TV gods and nationalist demons

Politics after Television

九月 28, 2001

In Indian politics in the mid-1980s, Hindu nationalism suddenly changed from being a marginal factor into a force arousing great hopes, fears and controversy. Television became widely available and popular in India at this time. What role did it play in the transformation? This is the subject of Arvind Rajagopal's book.

The key event here is undoubtedly the broadcasting by Indian state television between 1987 and 1990 of a serial dramatisation of the epic Ramayana , one of the most sacred narratives of Hinduism. To say that this TV serial was a sensational success would be a miserable understatement: while it was on the screen, cabinet meetings had to be abandoned because ministers did not turn up and even the ubiquitous beggars disappeared from the streets.

India is exceptionally religious in outlook, but no country has a more vociferous and dominant lobby claiming to uphold what it regards as the truly "secular" values of the national constitution. For these politicians and opinion formers, the TV Ramayana 's awesome popularity was very disconcerting. They are never happier than when shooting down Hinduism's claim to being a single religion with mass appeal: for them it is a bewilderingly various, often conflicting congeries of myths and customs, worked into a preposterous unity by naive western 19th-century orientalists.

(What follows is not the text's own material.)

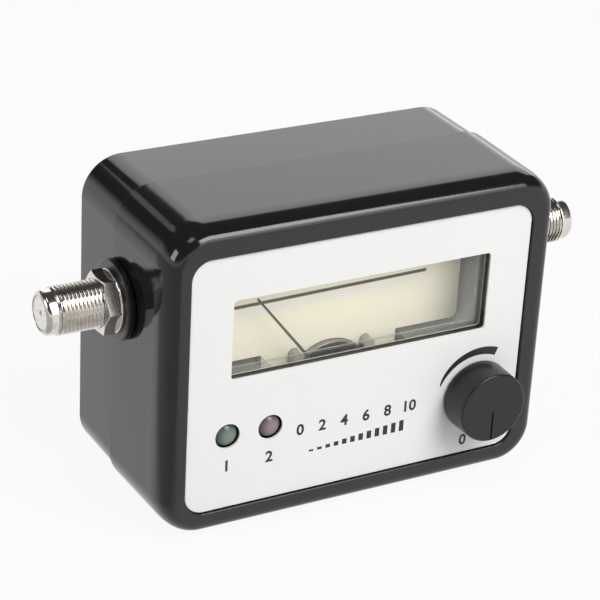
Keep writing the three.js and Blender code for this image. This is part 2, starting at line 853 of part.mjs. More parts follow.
function filterCapacitor() {
  const front = boardBack + slipGap;
  const { radius, height, crimp, crimpHeight } = capacitor;
  return turned(
    [
      [0, front],
      [radius, front],
      [radius, front + crimpHeight],
      [radius - crimp, front + crimpHeight + crimp],
      [radius, front + crimpHeight + 2 * crimp],
      [radius, front + height - crimp],
      [radius - crimp, front + height],
      [0, front + height],
    ],
    0,
    0,
    smallSteps,
  );
}

function amplifierChip() {
  const x = chip.width / 2;
  const z = chip.height / 2;
  const front = boardBack + slipGap;
  return box(-x, x, front, front + chip.thickness, -z, z);
}

// Port pieces, drawn with the depth axis going outwards from the wall

function portBarrel() {
  const size = port;
  const nose = size.reach - size.noseLength;
  const relief = size.threadRadius - size.noseRadius;
  const inner = -housing.wall;
  const flangeBack = inner - size.flangeThick;
  const profile = [
    [0, portInner],
    [size.shoulderRadius, portInner],
    [size.shoulderRadius, flangeBack],
    [size.flangeRadius, flangeBack],
    [size.flangeRadius, inner],
    [size.threadRadius, inner],
    [size.threadRadius, nose - relief],
    [size.noseRadius, nose],
  ];
  for (let i = 0; i <= size.noseSteps; i++) {
    const angle = (quarter * i) / size.noseSteps;
    profile.push([
      size.noseRadius - size.noseEdge * (1 - Math.cos(angle)),
      size.reach - size.noseEdge * (1 - Math.sin(angle)),
    ]);
  }
  profile.push([0, size.reach]);
  const barrel = turned(profile);
  return cut(barrel, pin(size.bore, portInner - overrun, size.reach + overrun));
}

function portWasher() {
  const { outer, thickness, edge } = washer;
  const disc = turned([
    [0, 0],
    [outer, 0],
    [outer, thickness - edge],
    [outer - edge, thickness],
    [0, thickness],
  ]);
  return cut(disc, pin(port.threadRadius + slipGap, -overrun, thickness + overrun));
}

function portNut() {
  const start = washer.thickness;
  const collarTop = start + nut.collarThick;
  const top = collarTop + nut.thickness;
  const across = nut.flats / 2 / Math.cos(Math.PI / 6);
  const hexagon = new THREE.Shape();
  for (let i = 0; i < 6; i++) {
    const angle = (i * Math.PI) / 3;
    const point = [across * Math.sin(angle), across * Math.cos(angle)];
    if (i === 0) hexagon.moveTo(...point);
    else hexagon.lineTo(...point);
  }
  const chamfered = turned([
    [0, start],
    [across, start],
    [across, top - nut.chamfer],
    [nut.flats / 2 - nut.chamfer / 2, top],
    [0, top],
  ]);
  const collar = pin(nut.collarRadius, start, collarTop);
  const body = join(plate(hexagon, start, top).intersect(chamfered), collar);
  return cut(body, pin(port.threadRadius + slipGap, 0, top + overrun));
}

function portInsulator() {
  return cut(
    pin(port.bore - slipGap, portInner, port.reach - insulator.sunk),
    pin(insulator.hole, portInner - overrun, port.reach + overrun, 0, 0, smallSteps),
  );
}

function portContact() {
  return pin(contact.radius, portInner - contact.tail, port.reach - contact.sunk, 0, 0, smallSteps);
}

// Assembly

function addHousing(whole) {
  whole.add(piece("front_shell", frontShell(), "blackPlastic"));
  whole.add(piece("rear_shell", rearShell(), "blackPlastic"));
  whole.add(piece("front_label", frontLabel(), "label"));
  const screwSeat = backDepth - boss.screwSeat;
  ["upper_left", "upper_right", "lower_left", "lower_right"].forEach((corner, i) => {
    const x = i % 2 ? 1 : -1;
    const z = i < 2 ? 1 : -1;
    const inHousing = screw(housingScrew, screwSeat, x * boss.x, z * boss.z);
    const inBoard = screw(boardScrew, boardBack, x * board.postX, z * board.postZ);
    whole.add(piece("housing_screw_" + corner, inHousing, "steel"));
    whole.add(piece("board_screw_" + corner, inBoard, "steel"));
  });
}

function addBoard(whole) {
  whole.add(piece("circuit_board", circuitBoard(), "board"));
  whole.add(piece("shield_can", shieldCan(), "tin"));
  for (const [name, x] of [["filter_capacitor_a", capacitor.x], ["filter_capacitor_b", 2 * capacitor.x]]) {
    const standing = place(x, 0, capacitor.z);
    standing.add(piece(name, filterCapacitor(), "darkPlastic"));
    whole.add(standing);
  }
  const chipPlace = place(chip.x, 0, chip.z);
  chipPlace.add(piece("amplifier_chip", amplifierChip(), "darkPlastic"));
  whole.add(chipPlace);
}

function addControls(face) {
  const knobPlace = place(knob.x, 0, knob.z);
  knobPlace.add(piece("knob", knobBody(), "blackPlastic"));
  knobPlace.add(piece("knob_shaft", knobShaft(), "steel"));
  knobPlace.add(piece("potentiometer", potentiometerBody(), "darkPlastic"));
  face.add(knobPlace);
  const lamps = [["lamp_green", lamp.greenX, "greenLamp"], ["lamp_red", lamp.redX, "redLamp"]];
  for (const [name, x, finish] of lamps) {
    const lampPlace = place(x, 0, lamp.z);
    lampPlace.add(piece(name, lampBody(), finish));
    face.add(lampPlace);
  }
}

function addMeter(face) {
  const meterPlace = place(meterX, 0, 0);
  meterPlace.add(piece("meter_case", meterCase(), "clear"));
  meterPlace.add(piece("meter_base", meterBase(), "darkPlastic"));
  meterPlace.add(piece("dial_plate", dialPlate(), "dial"));
  for (const [name, x] of [["meter_terminal_left", -terminal.x], ["meter_terminal_right", terminal.x]]) {
    const terminalPlace = place(x, 0, terminalZ);
    terminalPlace.add(piece(name, meterTerminal(), "nickel"));
    meterPlace.add(terminalPlace);
  }
  const movement = place(0, 0, pivotZ);
  movement.add(piece("yoke_ring", yokeRing(), "steel"));
  movement.add(piece("core_magnet", coreMagnet(), "magnet"));
  movement.add(piece("movement_carrier", movementCarrier(), "frosted"));
  movement.add(piece("front_bridge", frontBridge(), "steel"));
  movement.add(piece("pivot_screw", pivotScrew(), "nickel"));
  movement.add(piece("bridge_screw_left", bridgeScrewAt(-bridge.reach), "steel"));
  movement.add(piece("bridge_screw_right", bridgeScrewAt(bridge.reach), "steel"));
  const swing = new THREE.Group();
  swing.rotation.y = restAngle;
  swing.add(piece("moving_coil", movingCoil(), "copper"));
  swing.add(piece("spindle", spindlePin(), "steel"));
  swing.add(piece("needle", needlePointer(), "needle"));
  swing.add(piece("hairspring", hairspringBand(), "copper"));
  movement.add(swing);
  meterPlace.add(movement);
  face.add(meterPlace);
}

function addPort(whole, side, prefix) {
  const portPlace = place(side * housing.halfWidth, portDepth, port.z);
  portPlace.rotation.z = -side * quarter;
  portPlace.add(piece(prefix + "_port_barrel", portBarrel(), "nickel"));
  portPlace.add(piece(prefix + "_port_washer", portWasher(), "darkPlastic"));
  portPlace.add(piece(prefix + "_port_nut", portNut(), "nickel"));
  portPlace.add(piece(prefix + "_port_insulator", portInsulator(), "white"));
  portPlace.add(piece(prefix + "_port_contact", portContact(), "nickel"));
  whole.add(portPlace);
}

function signalMeter() {
  const part = new THREE.Group();
  const whole = place(0, -(backDepth - knob.proud) / 2, housing.halfHeight);
  const face = place(label.x, 0, label.z);
  addHousing(whole);
  addBoard(whole);
  addControls(face);
  addMeter(face);
  addPort(whole, -1, "left");
  addPort(whole, 1, "right");
  whole.add(face);
  part.add(whole);
  return part;
}

export default signalMeter();
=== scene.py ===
import json
import math

import bmesh
import bpy
from mathutils import Matrix, Vector


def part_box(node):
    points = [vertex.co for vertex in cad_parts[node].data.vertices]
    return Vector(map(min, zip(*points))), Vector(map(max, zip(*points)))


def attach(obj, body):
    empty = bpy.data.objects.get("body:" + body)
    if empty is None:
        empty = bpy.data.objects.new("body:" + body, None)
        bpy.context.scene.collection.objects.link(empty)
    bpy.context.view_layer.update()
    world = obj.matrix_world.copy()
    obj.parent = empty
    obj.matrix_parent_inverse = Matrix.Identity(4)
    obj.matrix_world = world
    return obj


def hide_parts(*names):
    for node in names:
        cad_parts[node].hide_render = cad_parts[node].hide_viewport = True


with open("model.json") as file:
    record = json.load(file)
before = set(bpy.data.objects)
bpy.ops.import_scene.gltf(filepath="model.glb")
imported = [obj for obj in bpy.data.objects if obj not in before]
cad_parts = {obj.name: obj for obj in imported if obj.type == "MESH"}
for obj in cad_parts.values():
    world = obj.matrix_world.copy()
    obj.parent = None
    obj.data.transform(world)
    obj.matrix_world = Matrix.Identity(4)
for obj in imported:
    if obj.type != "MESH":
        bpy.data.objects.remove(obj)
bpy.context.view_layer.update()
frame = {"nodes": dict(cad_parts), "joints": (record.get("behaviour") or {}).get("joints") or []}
print("frame loaded with", len(frame["nodes"]), "nodes")

# Sizes are in millimetres, and meshes are made in metres through mm.
mm = 0.001
quarter = math.pi / 2
steps = {"corner": 24, "edge": 26, "fillet": 6, "round": 96, "small": 40, "window": 8, "case": 6, "cap": 10,
         "nose": 8}
add, cut = "UNION", "DIFFERENCE"
overrun = 1  # how far a cutter passes the face that it cuts
core = 0.1  # the radius at which the profile of a turned piece without a bore starts


# Places, read from the frame

def boxOf(node):
    low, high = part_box(node)
    return low / mm, high / mm


def middleOf(node):
    low, high = boxOf(node)
    return (low + high) / 2


shellLow, shellHigh = boxOf("front_shell")
labelLow, labelHigh = boxOf("front_label")
front = shellLow.y  # the face of the bezel; depths are measured back from it
housing = {
    "halfWidth": shellHigh.x,
    "halfHeight": (shellHigh.z - shellLow.z) / 2,
    "seam": shellHigh.y - front,
    "back": boxOf("rear_shell")[1].y - front,
    "corner": 8.8,
    "wall": 2.2,
    "frontWall": 2.6,
    "rearStep": shellHigh.x - boxOf("rear_shell")[1].x,
}
housingPlace = Matrix.Translation((0, front, middleOf("front_shell").z))
labelMiddle, labelHalf = (labelLow + labelHigh) / 2, (labelHigh - labelLow) / 2
facePlace = Matrix.Translation((labelMiddle.x, front, labelMiddle.z))
meterPlace = Matrix.Translation((middleOf("meter_case").x, front, labelMiddle.z))


def turnPlace(name):  # on the axis of a joint
    joint = next(row for row in frame["joints"] if row["name"] == name)
    pivot = Vector(joint["pos_m"]) / mm
    return Matrix.Translation((pivot.x, front, pivot.z))


def portPlace(side, barrel):
    middle = middleOf(barrel)
    wall = Matrix.Translation((side * housing["halfWidth"], middle.y, middle.z))
    return wall @ Matrix.Rotation(-side * quarter, 4, "Z")


# Solids

def linked(name, data):
    made = bpy.data.objects.new(name, data)
    bpy.context.scene.collection.objects.link(made)
    return made


def solidFrom(name, points, faces, place):
    mesh = bpy.data.meshes.new(name)
    mesh.from_pydata([(place @ Vector(point)) * mm for point in points], [], faces)
    form = bmesh.new()
    form.from_mesh(mesh)
    bmesh.ops.recalc_face_normals(form, faces=form.faces)
    form.to_mesh(mesh)
    form.free()
    return linked(name, mesh)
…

These "secularists" often explain away the rise of Hindu nationalism as being merely the result of an opportunistic and unwary government's Hindu doctrines clad in all the new-found glamour of TV being broadcast to India's innocent and often illiterate millions. No wonder, they argue, a Hindu claim to the site of a Muslim mosque at Ayodhya as the god Ram's birthplace won mass backing at this time; no wonder the mosque was demolished, unleashing massive Hindu-Muslim rioting; no wonder, a few years later, the Hindu nationalist Bharatiya Janata Party won elected power. This was all the fault of misused TV, which lent a semblance of reality to the ludicrous idea of a Hindu nation.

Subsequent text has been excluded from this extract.